Elegir a los ministros por voto popular no destruirá el sistema judicial, pero es una solución cara y falsa a los complejos problemas del sistema de justicia. El voto no es un remedio mágico para toda enfermedad.

Después de que el presidente López Obrador propuso la elección de los ministros de la Suprema Corte, como en la Constitución de 1857, hemos visto una cascada de opiniones de sus acólitos para defender la misma posición. Los gobernadores morenistas afirmaron en un desplegado: “Respaldamos la propuesta de reforma constitucional del presidente al Poder Judicial, para establecer que las y los ministros sean elegidos por el pueblo mediante voto popular como era en la época juarista, para garantizar que la Corte sea una verdadera representación del pueblo”. La jefa de gobierno Claudia Sheinbaum y el presidente del Senado Alejandro Armenta han repetido también la posición de su jefe.
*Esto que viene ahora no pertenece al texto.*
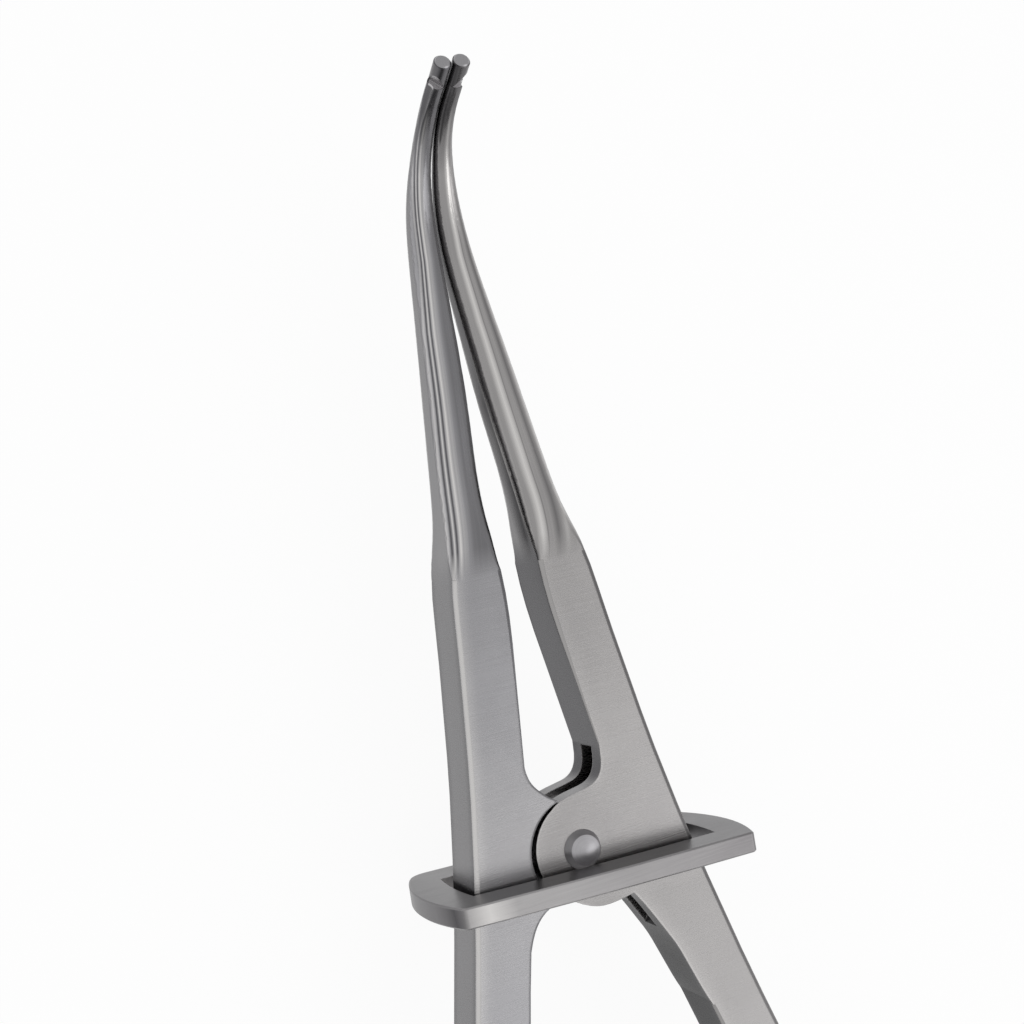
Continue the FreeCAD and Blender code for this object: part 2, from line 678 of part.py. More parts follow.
def spring_screw():
    # slotted cheese-head screw, its axis along X, head on the leaf's inner face
    under_head = seat_x - leaf_t
    into_arm = leaf_t + size("ScrewShankLength")
    along = V(1, 0, 0)
    shank = Part.makeCylinder(size("ScrewShankRadius"), into_arm, V(under_head, screw_y, 0), along)
    head_radius = size("ScrewHeadRadius")
    height = size("ScrewHeadHeight")
    rounding = height / 4
    head = Part.makeCylinder(head_radius, height - rounding, V(under_head - height + rounding, screw_y, 0), along)
    top = Part.makeCone(head_radius - rounding, head_radius, rounding, V(under_head - height, screw_y, 0), along)
    slot_width = size("ScrewSlotWidth")
    cut = Part.makeBox(size("ScrewSlotDepth"), slot_width, 3 * head_radius,
                       V(under_head - height, screw_y - slot_width / 2, -1.5 * head_radius))
    return shank.fuse([head, top]).cut(cut).removeSplitter()


screw = spring_screw()
right_screw = piece("right_spring_screw", screw)
left_screw = piece("left_spring_screw", mirrored(screw))

doc.recompute()
for node in (left_arm, right_arm, rivet, ring, left_leaf, right_leaf, left_screw, right_screw):
    bad = [state for state in node.State if state in ("Invalid", "Error")]
    if bad or node.Shape.isNull() or not node.Shape.isValid():
        raise RuntimeError("%s did not build: %s" % (node.Label, bad))
    node.Shape.exportStep("parts/%s.step" % node.Label)
    box = node.Shape.BoundBox
    print("%-20s solids %d volume %8.1f  X %.2f..%.2f  Y %.2f..%.2f  Z %.2f..%.2f" % (
        node.Label, len(node.Shape.Solids), node.Shape.Volume, box.XMin, box.XMax, box.YMin, box.YMax, box.ZMin, box.ZMax))
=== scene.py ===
import math

import bpy
from mathutils import Matrix, Vector


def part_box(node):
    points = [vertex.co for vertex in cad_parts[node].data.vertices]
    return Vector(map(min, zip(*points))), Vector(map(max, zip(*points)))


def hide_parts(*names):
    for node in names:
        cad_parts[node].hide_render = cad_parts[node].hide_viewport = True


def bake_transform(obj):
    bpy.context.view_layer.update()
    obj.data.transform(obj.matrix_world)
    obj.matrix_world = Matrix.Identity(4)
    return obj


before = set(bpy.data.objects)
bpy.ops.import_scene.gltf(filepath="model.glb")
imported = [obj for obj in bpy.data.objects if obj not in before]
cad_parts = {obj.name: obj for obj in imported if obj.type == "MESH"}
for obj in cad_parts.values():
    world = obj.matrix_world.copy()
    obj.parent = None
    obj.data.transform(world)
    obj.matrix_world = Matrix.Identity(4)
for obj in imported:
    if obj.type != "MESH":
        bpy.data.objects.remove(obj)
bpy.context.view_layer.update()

MM = 0.001

# Places on the part, in mm

rivet_low, rivet_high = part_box("pivot_rivet")
PIVOT_Y = (rivet_low[1] + rivet_high[1]) / 2 / MM
MID_Z = (rivet_low[2] + rivet_high[2]) / 2 / MM
SHOULDER_Y = PIVOT_Y + 28.3
TIP_ANGLE = math.radians(67)
TIP_AXIS = (0, math.cos(TIP_ANGLE), math.sin(TIP_ANGLE))
PIN_RADIUS = 0.83
PIN_INSET = 0.1
arm_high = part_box("left_arm")[1]
PIN_END = (PIN_RADIUS + PIN_INSET,
           arm_high[1] / MM - PIN_RADIUS * TIP_AXIS[2],
           arm_high[2] / MM - PIN_RADIUS * TIP_AXIS[1])
NOTCH_TOP = (-1.0, -1.2)
NOTCH_FOOT = (-3.0, -2.85)
NOTCH_ROUND = (0.78, 0.72)

# The beaks' middle line and half width: heights above the pivot, then the sizes there and what the bend takes off

BEAK_LOW, BEAK_MIDDLE, BEAK_TOP = 29, 59, 74
CENTRE_LOW, CENTRE_MIDDLE, CENTRE_DROP = 4.55, 1.66, 0.72
HALF_LOW, HALF_MIDDLE, HALF_DROP = 2.45, 1.49, 0.62

# The painted shade band on a beak's inner face: heights above the back of the beaks at its two ends, and its half
# width

BEAK_BACK, BEAK_FRONT = MID_Z - 2.0, MID_Z + 1.5
INNER_BAND_LOW, INNER_BAND_HIGH, INNER_BAND_WIDTH = 3.4, 2.5, 2.4

# Stretches along an arm, in mm above its shoulder: where a look is still nought and where it is full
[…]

Es verdad que la Constitución de 1857 disponía la elección de los entonces magistrados, pero en una votación indirecta, en la que quienes elegían eran en realidad los miembros de las juntas distritales. Es el mismo sistema que hoy tenemos, solo que quienes votan son los senadores a propuesta del presidente. Emilio Rabasa, el abogado liberal chiapaneco, escribió en 1912: “La elección popular no es para hacer buenos nombramientos, sino para llevar a los poderes públicos funcionarios que representan la voluntad de las mayorías, y los magistrados no pueden, sin prostituir la justicia, ser representantes de nadie, ni expresar ni seguir voluntad ajena ni propia”. Daniel Cosío Villegas se adhirió a esta opinión y escribió: “La elección popular es un malísimo sistema para designar a los magistrados de la Corte”.

El único país con un sistema nacional para elegir jueces y magistrados es Bolivia, desde la Constitución de 2009; pero, aunque la votación es directa, los candidatos son seleccionados por la Asamblea Legislativa por mayoría de dos terceras partes. En Estados Unidos hay elecciones para jueces en varios estados, muy caras, por cierto, pero no en todos. Las campañas han politizado los procesos; algunos candidatos prometen fallos populares en lugar de aplicar la ley de manera imparcial. Los costos de sus campañas, por otra parte, deben cubrirlos con donaciones de empresas y personas, lo cual genera conflictos de interés. Los jueces federales estadounidenses son nombrados por el presidente, aunque ratificados por el Senado. En Suiza los jueces cantonales son electos por los ciudadanos, pero los federales por el parlamento.

Apenas el 15 de diciembre de 2022 el entonces presidente de la Corte Arturo Zaldívar agradeció a López Obrador su apoyo en la “gran reforma judicial”. Dijo: “En 2019 me comprometí a que cambiaría el poder judicial federal”; teníamos “una justicia elitista”, manchada por corrupción y nepotismo, pero gracias a la reforma “entregamos un poder judicial renovado, íntegro, moderno, profesional y con sentido humano”. AMLO aplaudió de pie las palabras de Zaldívar, pero la confianza se desvaneció pronto: hoy califica a la misma Corte de corrupta y podrida.

Si la “gran reforma judicial” de Zaldívar no logró limpiar el sistema, mucho menos lo hará una elección directa en que los candidatos hagan campaña y prometan fallos populares. Para curar los males del poder judicial, necesitamos que quienes lo conocen a fondo propongan soluciones realistas. Tener más campañas no ayudará en nada. 

Sin leer

“¿Qué era el plan B, en esencia? Bajar los sueldos de los consejeros del INE, que ganan más que el presidente. Si los ministros no cancelaban el plan, ¿cómo quedaban ellos que también ganan más?”. Esto lo dijo AMLO ayer. Los diputados no fueron los únicos que no leyeron las iniciativas de leyes de comunicación y responsabilidades administrativas que la Corte invalidó el 8 de mayo.